Keselowski finished second that day in 2017. The driver who has a deep respect for motorsports history in America so badly wanted to win at the Racing Capital of the World for himself, as well as for team owner Roger Penske.

At the time, Team Penske had 16 Indianapolis 500 wins but had never won NASCAR’s crown jewel race at IMS. Keselowski was determined to change that. When presented another opportunity to win late in the 2018 race, Keselowski went all-out against Denny Hamlin, trading paint for a chance to Kiss the Bricks.

In his own words, 2012 NASCAR Cup Series champion Keselowski explains the significance of his 2018 Brickyard 400 win for him and the pride he still has for being a winner at Indianapolis Motor Speedway:

Winning that race was a huge moment for me and for Team Penske. It came down really to the last few laps and passing Denny Hamlin to win. I remember just being right on his rear bumper and needed a little slip up from him.

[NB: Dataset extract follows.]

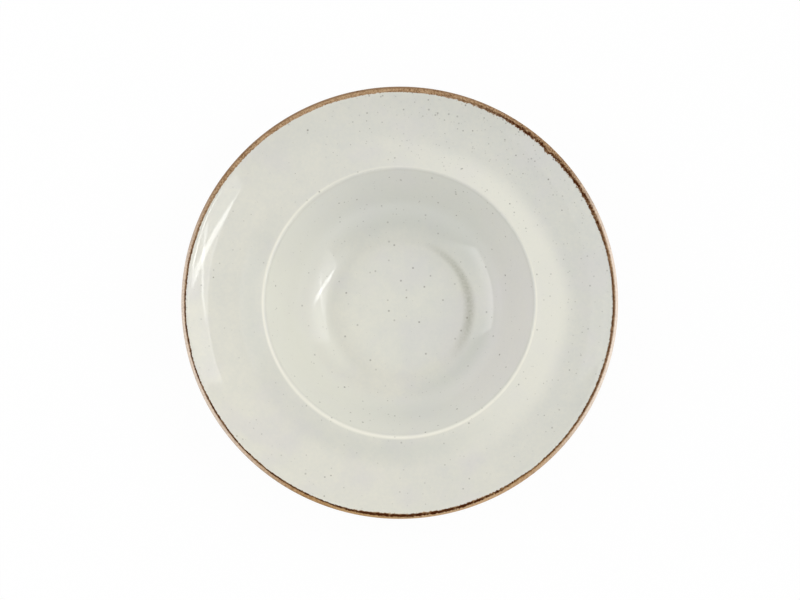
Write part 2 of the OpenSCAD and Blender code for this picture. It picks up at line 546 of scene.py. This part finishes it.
# %% Masks that follow the plate
class Place:
    """Where a point lies on the plate, as signals in a material's tree."""

    def __init__(self, net):
        self.net = net
        self.spot = net.signal("ShaderNodeTexCoord", {}, {}, output="Object")
        self.x, self.y, _ = net.split(self.spot)
        self.radius = (self.x * self.x + self.y * self.y).math("SQRT")
        safe = self.radius.at_least(0.01 * MM)
        self.cos = self.x / safe
        self.sin = self.y / safe

    def towards(self, bearing, half_angle):
        """1 in one direction from the axis, falling softly to 0 at half_angle beside it."""
        along = self.cos * cosd(bearing) + self.sin * sind(bearing)
        return self.net.smooth(along, cosd(half_angle), 1.0)

    def brushed(self, round_scale, radial_scale):
        """A vector that stretches a noise round the plate and has no seam."""
        sockets = {
            "X": self.cos * round_scale,
            "Y": self.sin * round_scale,
            "Z": self.radius * radial_scale,
        }
        return self.net.signal("ShaderNodeCombineXYZ", {}, sockets)


# %% [markdown]
# ## The glaze's ground
# A reactive stoneware glaze is not one colour. It drifts between a greenish cream and a blue
# grey over a few centimetres, and lilac clouds float in it. Three noises of different fineness
# mottle it, so that no step shows. Over the whole plate the ground is also made bluer and darker
# towards the right and the back, faster on the floor than on the rim: partly the glaze's own
# drift and partly painted shade.

# %% Colours as a picture shows them
SRGB_KNEE = 0.04045


def srgb(red, green, blue):
    """A colour from 0 to 255, turned into the light that a shader needs."""
    channels = []
    for value in (red, green, blue):
        share = value / 255
        high = ((share + 0.055) / 1.055) ** 2.4
        channels.append(share / 12.92 if share <= SRGB_KNEE else high)
    return (*channels, 1.0)


# %% Cream to blue grey, with a gradient of painted shade
CREAM = srgb(219, 217, 204)
BLUE_GREY = srgb(203, 204, 197)
LILAC_GREY = srgb(206, 203, 203)
FLOOR_FADE = (30 * MM, 46 * MM)
# Painted shade: the ground turns bluer and darker towards the right (X) and the back (Y), faster
# on the floor.
DRIFT_AND_SHADE_X = 1.9
DRIFT_AND_SHADE_Y = 1.5
FLOOR_DRIFT_AND_SHADE_X = 4.0
CLOUD_EDGE = (0.46, 0.72)
CLOUD_SHARE = 0.35


def on_floor(place):
    """1 on the middle of the floor, falling to 0 just past its edge."""
    return 1 - place.net.smooth(place.radius, *FLOOR_FADE)


def ground(place, patch):
    """The glaze's colour, partly painted shade already, before the later steps add more painted
    shade and light.
    """
    net = place.net
    slow = net.noise(place.spot, 24.0, 2.0)
    grain = net.noise(place.spot, 480.0, 2.0, 0.6)
    mottle = (slow - 0.5) * 0.7 + (patch - 0.5) * 0.6 + (grain - 0.5) * 0.6
    # Partly the glaze's own drift and partly painted shade: darker and bluer to the right and the
    # back.
    drift_and_shade_x = on_floor(place) * FLOOR_DRIFT_AND_SHADE_X + DRIFT_AND_SHADE_X
    drift_and_shade = place.x * drift_and_shade_x + place.y * DRIFT_AND_SHADE_Y + 0.5 + mottle
    colour = net.colour(CREAM, BLUE_GREY, drift_and_shade.at_least(0.0).at_most(1.0))
    cloud = net.smooth(net.noise(place.spot, 38.0, 2.0), *CLOUD_EDGE)
    return net.colour(colour, LILAC_GREY, cloud * CLOUD_SHARE)


# %% [markdown]
# ## Painted shade
# Places that lie in shade are painted darker and greener: low on the well's far wall, low in
# the well at the front and on the lower right, and on the shoulder at the front and on the left.
# Just inside the wall a thin dark line is painted, with a grain that is finer than the mottle; it
# is partly glaze that ran together there and partly painted shade, darkest on the right.

# %% Painted shade, and the line of pooled glaze and painted shade
FLOOR_GLAZE = srgb(223, 227, 221)
# Painted shade: a darker, greener glaze for places that lie in shade.
SHADE_GLAZE = srgb(186, 191, 184)
# The line at the wall's foot: partly pooled glaze, partly painted shade.
POOL_AND_SHADE = srgb(166, 166, 152)
FLOOR_SHARE = 0.12
# Each row has a radius and half a width in mm, a bearing and half an angle, and a shade share.
SHADED_PLACES = (
    (62, 22, 74, 74, 0.4),
    (57, 14, -42, 50, 0.35),
    (97, 12, -92, 50, 0.26),
    (96, 12, 182, 50, 0.22),
    (71, 14, -88, 36, 0.3),
)
POOL_R = 45.9 * MM
POOL_HALF = 5.4 * MM
POOL_AND_SHADE_SIDE = (12, 60)
POOL_THIN_SIDE = (48, 34)
POOL_THINNER = 1.6 * MM


def with_painted_shade(place, colour):
    net = place.net
    colour = net.colour(colour, FLOOR_GLAZE, on_floor(place) * FLOOR_SHARE)
    # Painted shade in each listed place: low on the far wall, low at the front and lower right,
    # on the shoulder.
    for middle, half_width, bearing, half_angle, share in SHADED_PLACES:
        shaded = net.ring(place.radius, middle * MM, half_width * MM)
        shaded = shaded * place.towards(bearing, half_angle)
        colour = net.colour(colour, SHADE_GLAZE, shaded * share)
    # A thin dark line at the wall's foot, partly pooled glaze and partly painted shade, strongest
    # on the right.
    half_width = POOL_HALF - place.towards(*POOL_THIN_SIDE) * POOL_THINNER
    side = place.towards(*POOL_AND_SHADE_SIDE) * 0.57 + 0.05
    fine = net.noise(place.spot, 700.0, 2.0, 0.6) * 1.6 + 0.2
    pool_and_shade = net.ring(place.radius, POOL_R, half_width) * side
    return net.colour(colour, POOL_AND_SHADE, pool_and_shade * fine)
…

He got real loose in Turn 2, and I got underneath him. We side-drafted each other all the way down the backstretch. It was just a really cool battle. I remember he got right on my door entering Turn 3. I had to back the corner up to keep from spinning out underneath him. But I was able to keep right on his quarter panel, and it was just really, really cool.

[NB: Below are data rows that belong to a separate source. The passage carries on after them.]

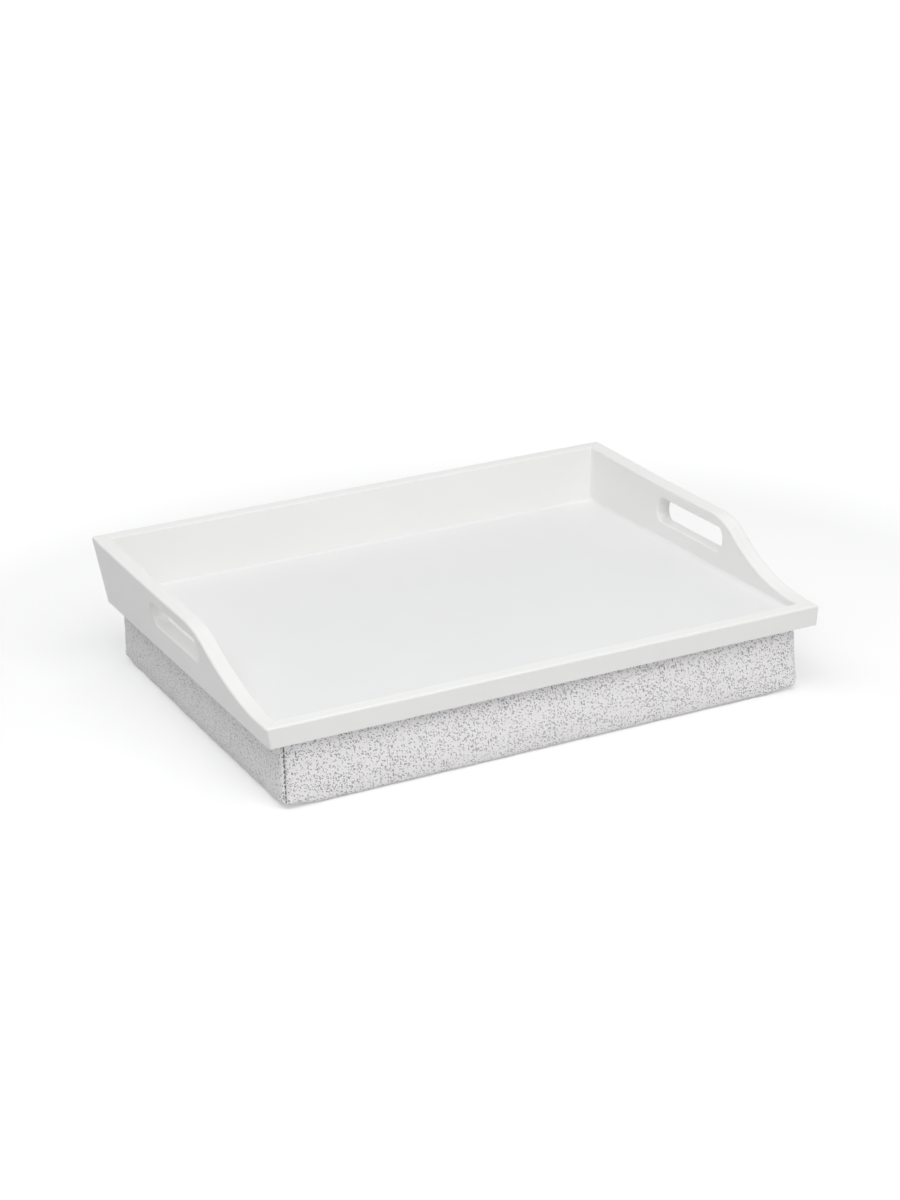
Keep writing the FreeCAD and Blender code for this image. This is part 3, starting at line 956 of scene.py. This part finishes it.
def floor():
    """A pale floor that keeps the object's shadow and turns to white further off."""
    half = floor_size / 2
    corners = [(-half, -half, 0), (half, -half, 0), (half, half, 0), (-half, half, 0)]
    data = bpy.data.meshes.new("floor")
    data.from_pydata(corners, [], [(0, 1, 2, 3)])
    material, principled, add, link = shader("floor")
    principled.inputs["Base Color"].default_value = (*floor_colour, 1)
    principled.inputs["Roughness"].default_value = 0.9
    principled.inputs["Specular IOR Level"].default_value = 0.0
    place = add("TexCoord").outputs["Object"]
    distance = add("VectorMath", {0: place}, operation="LENGTH").outputs["Value"]
    near, far = floor_glow_radii
    radii = {"Value": distance, "From Min": near, "From Max": far, "To Min": floor_glow_near, "To Max": 1.0}
    glow = add("MapRange", radii).outputs["Result"]
    principled.inputs["Emission Color"].default_value = (1, 1, 1, 1)
    link(calc(add, "MULTIPLY", looked_at(material.node_tree), glow), "Emission Strength")
    data.materials.append(material)
    piece = bpy.data.objects.new("floor", data)
    bpy.context.scene.collection.objects.link(piece)


def photo_camera():
    """The camera, which sees the object from where the photograph shows it."""
    level = math.cos(camera_elevation)
    back = Vector((
        math.sin(camera_azimuth) * level,
        -math.cos(camera_azimuth) * level,
        math.sin(camera_elevation),
    ))
    right = Vector((0, 0, 1)).cross(back).normalized()
    up = back.cross(right)
    target = right * camera_aim[0] + up * camera_aim[1] + Vector((0, 0, camera_aim[2]))
    turned_right = right * math.cos(camera_roll) + up * math.sin(camera_roll)
    turned_up = up * math.cos(camera_roll) - right * math.sin(camera_roll)
    data = bpy.data.cameras.new("camera")
    data.sensor_width = sensor_size
    data.lens = focal_pixels / frame_pixels * sensor_size
    camera = bpy.data.objects.new("camera", data)
    turn = Matrix((turned_right, turned_up, back)).transposed().to_4x4()
    camera.matrix_world = Matrix.Translation(target + back * camera_distance) @ turn
    bpy.context.scene.collection.objects.link(camera)
    bpy.context.scene.camera = camera


along_x = painted_wood("paint_along_x", "X", True, *wall_white)
along_y = painted_wood("paint_along_y", "Y", True, *wall_white)
panel = painted_wood("paint_panel", "X", False, *panel_white)
dress("front_wall", along_x)
dress("back_wall", along_x)
dress("left_handle_wall", along_y)
dress("right_handle_wall", along_y)
dress("base_panel", panel)
paint_cove(panel)

weave = heathered_weave("heathered_weave", weave_light, weave_middle, weave_dark)
# The dark seam thread, in the corner seams and the top seam, stands for the thread and also for the painted
# shade of the seams' grooves.
thread = twisted_thread("thread", *seam_thread_and_groove_shade_tones)
pale_thread = twisted_thread("pale_thread", *patch_thread_tones)
wire = bright_wire("bright_wire")
hooks = moulded_hooks("moulded_hooks")
loops = brushed_loops("brushed_loops")
form, seams = cushion(weave)
top_stitches(form, thread)
for number, corner in enumerate(("front_left", "front_right", "back_right", "back_left")):
    corner_stitches(form, seams[number], corner, number, thread)
    loop_pile("loop_patch_" + corner, loops, number)
    patch_stitches(corner, pale_thread)
    dress("hook_patch_" + corner, hooks)
    dress("brads_" + corner, wire)

studio()
floor()
photo_camera()
bpy.context.scene.view_settings.view_transform = "Standard"
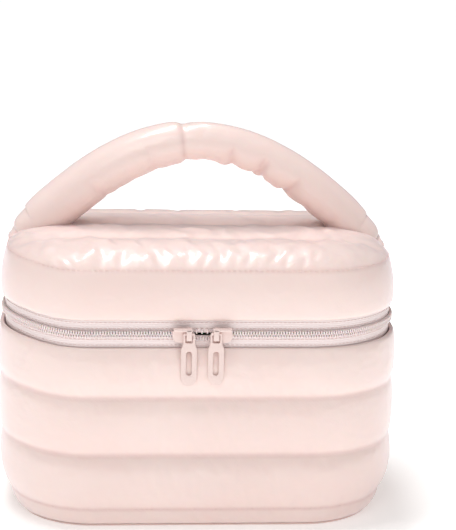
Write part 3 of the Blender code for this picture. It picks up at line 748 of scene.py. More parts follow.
# ---- Zip --------------------------------------------------------------------------------------
# A number 5 nylon coil zip: two woven tapes, ribbed along their length, each with half of a
# coiled monofilament sewn to its edge. It runs from one side of the fabric hinge to the other.

ZIP_MIDDLE = 115.5 * MM
HINGE_HALF = 51.3 * MM
TAPE_INSET = 4.3 * MM
TAPE_THICK = 0.5 * MM
TAPE_SPACING = 2.4 * MM
TOOTH_PITCH = 1.5 * MM
TOOTH_WIDE = 0.85 * MM
TOOTH_DEEP = 1.7 * MM
TOOTH_TALL = 2.5 * MM
TOOTH_HEAD = 1.0 * MM
TOOTH_ROUND = 0.45 * MM
TOOTH_OVERLAP = 0.45 * MM
# Half widths of a link's head and leg, as shares of TOOTH_WIDE: heads pass between the two opposite.
HEAD_SHARE = 0.34
LEG_SHARE = 0.62
TOOTH_SUNK = 0.25 * MM
LOWER_DRAWN_BACK = 0.95 * MM
UPPER_DRAWN_BACK = 0.5 * MM
MOUTH_HALF = 5.2 * MM
POST_PARTS = 8.9 * MM
TAPE_FAR = 8.6 * MM
TAPE_NEAR = 0.75 * MM
TAPE_STITCH_LEVELS = (3.1 * MM, 6.3 * MM)

zip_start = -(ROUND_THE_BAG / 2 - HINGE_HALF)
zip_end = -zip_start
zip_places = np.linspace(zip_start, zip_end, 230)

zip_tape, tape_tree, tape_shader = start_material(
    "pink_ribbed_zip_tape", {"Roughness": 0.62, "Sheen Weight": 0.3}
)
tape_place = add_node(tape_tree, "ShaderNodeTexCoord").outputs["Object"]
tape_ribs = waves(tape_tree, tape_place, 1.1 * MM, "Z")
tape_slubs = add_node(
    tape_tree, "ShaderNodeTexNoise", {"Scale": 700.0, "Detail": 2.0}, {"Vector": tape_place}
)
tape_colour = two_tones(tape_tree, tape_ribs.outputs["Fac"], "#F3E2E1", "#FAEEEC")
tape_tree.links.new(tape_colour, tape_shader.inputs["Base Color"])
tape_height = add_node(
    tape_tree,
    "ShaderNodeMath",
    {"operation": "ADD"},
    {0: tape_ribs.outputs["Fac"], 1: tape_slubs.outputs["Fac"]},
)
raise_surface(tape_tree, tape_shader, tape_height.outputs[0], 0.4, 0.0003)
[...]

What a day. It is the Brickyard. It is awesome. Man, it was great.

My crew chief, Paul Wolfe, he made a heck of a call to pit. We pitted kind of late in the stage or late in that run, and the yellow came out and we had new tires and started eighth. I was kind of like, ‘He gave me the ball.’ He gave me the ball, and I had to make a play.

I was like, ‘Dang, this is going to be tough.’ We weren’t a dominant car by any means, but Paul and everybody executed an incredible race, and I just had to do my job.

It was obviously a big day for us, a number of reasons why. With Roger Penske getting his first Cup win here, and me getting my first Cup win here at such a historic racetrack that means so much to all of motorsports. For us to have our name on that win list sure does mean a lot to me, I can tell you that.

Just a terrific day all the way around. (I was) really, really happy, really just very much thrilled. It was not an easy day. I’m thrilled to be a Brickyard 400 winner.

Victories like this are sweeter when you’ve had failure beforehand. I feel like I had a car capable of winning this race two or three times in the past. (2018) was probably not even in the top three for cars I’ve had here.

With that in mind, either I didn’t execute, or we didn’t execute as a team. You try to learn from that, you try to be better and apply yourself in the best way possible. (In 2018) we executed across the board. I executed the passes I needed to execute, executed the long runs, the strategy on the team end, the pit stops on the team end, and that’s how we won.